NOTES TO UNAUDITED PRO FORMA CONSOLIDATED FINANCIAL STATEMENTS
2. PRO FORMA ADJUSTMENTS TO THE CONSOLIDATED BALANCE SHEET
(a) Reflects the pro forma allocation of the preliminary purchase price for the July 2013 Acquired Properties to the acquired assets and liabilities based on the initial fair values, pending completion of our valuation analysis.
(b) Reflects cash utilized for origination fees and related loan closing costs associated with increasing and amending the existing credit facility and the related deferred asset of $3.9 million.
(c) Reflects $51.0 million of cash released from escrow that was credited to the purchase price at the closing of the acquisition of the July 2013 Acquired Properties.
(d) Reflects remaining acquisition costs (e.g., attorney, accountant and consulting fees) to be incurred in the second half of 2013 of $80,000 associated with the July 2013 Acquired Properties. Acquisition costs of approximately $160,000 were incurred through June 30, 2013 and are included in Kodiak Oil & Gas historical financial information.

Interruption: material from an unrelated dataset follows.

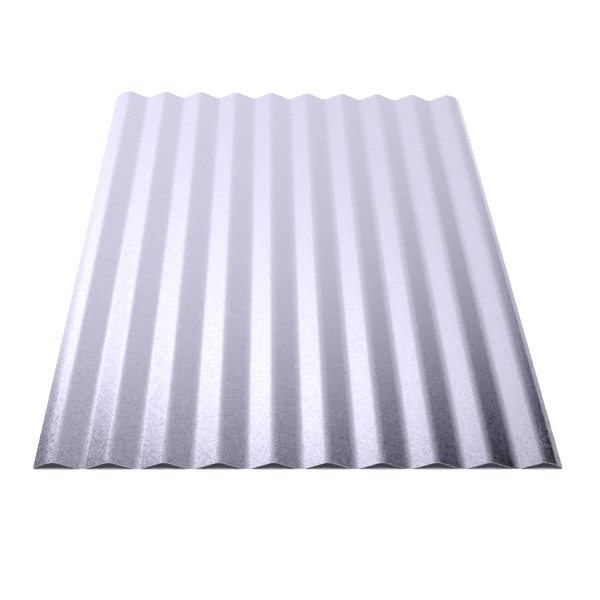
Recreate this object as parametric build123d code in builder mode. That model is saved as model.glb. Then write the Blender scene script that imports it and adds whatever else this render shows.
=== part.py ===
from build123d import *
import os
from math import asin, atan2, cos, hypot, radians, sin, tan

# Corrugated steel roofing sheet: one strip of zinc-coated steel, roll-formed lengthwise into round waves.
# The frame is X across the waves, Y along them and Z up. The origin is the middle of the sheet's footprint,
# at the height of the valley bottoms, which the sheet lies on.

# Driving dimensions, in millimetres and degrees
sheet_length = 914.4  # 36 in, between the two cut ends
wave_pitch = 67.733  # 2-2/3 in from crest to crest
crest_count = 10
wave_depth = 12.7  # 1/2 in, from the underside of a valley to the top of a crest
steel_thickness = 0.4  # 29 gauge, zinc coat included
crest_radius = 14.5  # bend of a crest, to the middle of the steel
valley_radius = 18.0  # bend of a valley, to the middle of the steel
left_overhang = 25.4  # 1 in, from the first crest line to the left side edge
right_overhang = 24.1  # from the last crest line to the right side edge
left_shoulder_width = 12.5  # from the first crest line to the end of its outer, gentler slope
right_shoulder_width = 9.5  # the same past the last crest line
shoulder_relief = 8.5  # degrees by which this shoulder is flatter than a flank
shoulder_radius = 25.0  # bend between shoulder and flank, to the middle of the steel
left_lip_width = 7.9  # strip along the left side edge that is bent down further, measured across the sheet
right_lip_width = 8.8
lip_radius = 12.0  # bend where a lip starts, to the middle of the steel
left_lip_height = 2.8  # middle of the lip's slit edge above the plane of the valley bottoms
right_lip_height = 2.0

# Flank angle of the straight metal between two bends: the slope of the line that is tangent to a crest arc
# and to its neighbour valley arc on opposite sides
half_pitch = wave_pitch / 2
middle_rise = wave_depth - steel_thickness
radius_sum = crest_radius + valley_radius
centre_drop = radius_sum - middle_rise
centre_distance = hypot(half_pitch, centre_drop)
flank_angle = asin(radius_sum / centre_distance) - atan2(centre_drop, half_pitch)

# Corners of the zigzag that the bends round off: each lies past its arc by the arc's corner height
corner_factor = 1 / cos(flank_angle) - 1
crest_corner_z = wave_depth - steel_thickness / 2 + crest_radius * corner_factor
valley_corner_z = steel_thickness / 2 - valley_radius * corner_factor

# The first and the last crest turn from a flank into a shoulder, so their corner stands a little inwards
shoulder_angle = flank_angle - radians(shoulder_relief)
end_crest_lean = (flank_angle - shoulder_angle) / 2
end_corner_reach = crest_radius / cos((flank_angle + shoulder_angle) / 2)
end_corner_inset = end_corner_reach * sin(end_crest_lean)
end_corner_z = wave_depth - steel_thickness / 2 - crest_radius + end_corner_reach * cos(end_crest_lean)

# Places across the sheet, from its middle
crest_span = (crest_count - 1) * wave_pitch
sheet_width = left_overhang + crest_span + right_overhang
first_crest_x = left_overhang - sheet_width / 2
last_crest_x = first_crest_x + crest_span


def side_corners(overhang, shoulder_width, lip_width, lip_height):
    """Corners past an end crest, as distances out from its crest line with their heights: the end of the
    shoulder, the start of the lip, and a point as far past the side edge as the lip is wide."""
    shoulder_z = end_corner_z - (shoulder_width + end_corner_inset) * tan(shoulder_angle)
    lip_start = overhang - lip_width
    lip_start_z = shoulder_z - (lip_start - shoulder_width) * tan(flank_angle)
    past_edge_z = lip_start_z - 2 * (lip_start_z - lip_height)
    return [(shoulder_width, shoulder_z), (lip_start, lip_start_z), (overhang + lip_width, past_edge_z)]


# The zigzag runs from past the left side edge, where the formed strip is slit, to past the right one
corners = []
for out, corner_z in reversed(side_corners(left_overhang, left_shoulder_width, left_lip_width, left_lip_height)):
    corners.append((first_crest_x - out, corner_z))
bend_radii = [lip_radius, shoulder_radius]
corners.append((first_crest_x + end_corner_inset, end_corner_z))
bend_radii.append(crest_radius)
for wave in range(1, crest_count):
    crest_x = first_crest_x + wave * wave_pitch
    corners.append((crest_x - half_pitch, valley_corner_z))
    bend_radii.append(valley_radius)
    is_last = wave == crest_count - 1
    corners.append((crest_x - end_corner_inset, end_corner_z) if is_last else (crest_x, crest_corner_z))
    bend_radii.append(crest_radius)
for out, corner_z in side_corners(right_overhang, right_shoulder_width, right_lip_width, right_lip_height):
    corners.append((last_crest_x + out, corner_z))
bend_radii += [shoulder_radius, lip_radius]

# The sheet: the wave line thickened to the steel's gauge, slit at both side edges and cut to length
with BuildPart() as corrugated_sheet:
    with BuildSketch(Plane.XZ.offset(-sheet_length / 2)) as section:
        with BuildLine() as wave_line:
            FilletPolyline(*corners, radius=bend_radii)
            offset(amount=steel_thickness / 2)
        make_face()
        Rectangle(sheet_width, 4 * wave_depth, mode=Mode.INTERSECT)
    extrude(amount=sheet_length)
corrugated_sheet.part.label = "corrugated_sheet"

os.makedirs("parts", exist_ok=True)
export_step(corrugated_sheet.part, "parts/corrugated_sheet.step")
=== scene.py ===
import bmesh
import bpy
from math import asin, atan2, ceil, cos, hypot, pi, radians, sin, tan
from mathutils import Matrix, Vector


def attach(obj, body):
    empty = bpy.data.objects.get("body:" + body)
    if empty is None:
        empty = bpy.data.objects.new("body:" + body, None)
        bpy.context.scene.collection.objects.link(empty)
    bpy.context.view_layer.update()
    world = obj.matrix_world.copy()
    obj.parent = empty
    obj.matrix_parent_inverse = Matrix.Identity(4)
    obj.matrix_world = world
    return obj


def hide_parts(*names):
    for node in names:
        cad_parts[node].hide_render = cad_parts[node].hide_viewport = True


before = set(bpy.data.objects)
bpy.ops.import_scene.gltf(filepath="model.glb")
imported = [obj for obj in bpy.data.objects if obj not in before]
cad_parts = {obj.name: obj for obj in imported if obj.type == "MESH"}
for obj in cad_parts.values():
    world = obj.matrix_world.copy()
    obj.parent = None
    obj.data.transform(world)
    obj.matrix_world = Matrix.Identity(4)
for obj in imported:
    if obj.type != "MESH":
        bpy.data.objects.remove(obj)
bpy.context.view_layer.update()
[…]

(e) Reflects long term finance utilization on the Company's credit facility of $680.8 million to fund the acquisition of the July 2013 Acquired Properties.
3. PRO FORMA ADJUSTMENTS TO THE CONSOLIDATED STATEMENT OF OPERATIONS
(a) Operating revenues and direct operating expenses of the July 2013 Acquired Properties for the six months ended June 30, 2013.
(b) Reflects additional depletion, depreciation, amortization and accretion expense attributable to the preliminary purchase price allocations.
(c) Reflects adjustments of (i) $408,000 for the amortization of the origination fees and related closing costs associated with amending and increasing the Company’s credit facility used to fund the acquisition; (ii) $4.8 million of incremental interest expense on acquisition financing, using the Company’s credit facility. Additionally, the pro forma financial information includes total capitalization of interest expense of $20.3 million.
(d) Reflects additional income tax expense of $12.1 million attributable to the pro forma income from the July 2013 Acquired Properties and the pro forma adjustments for depletion and interest expense.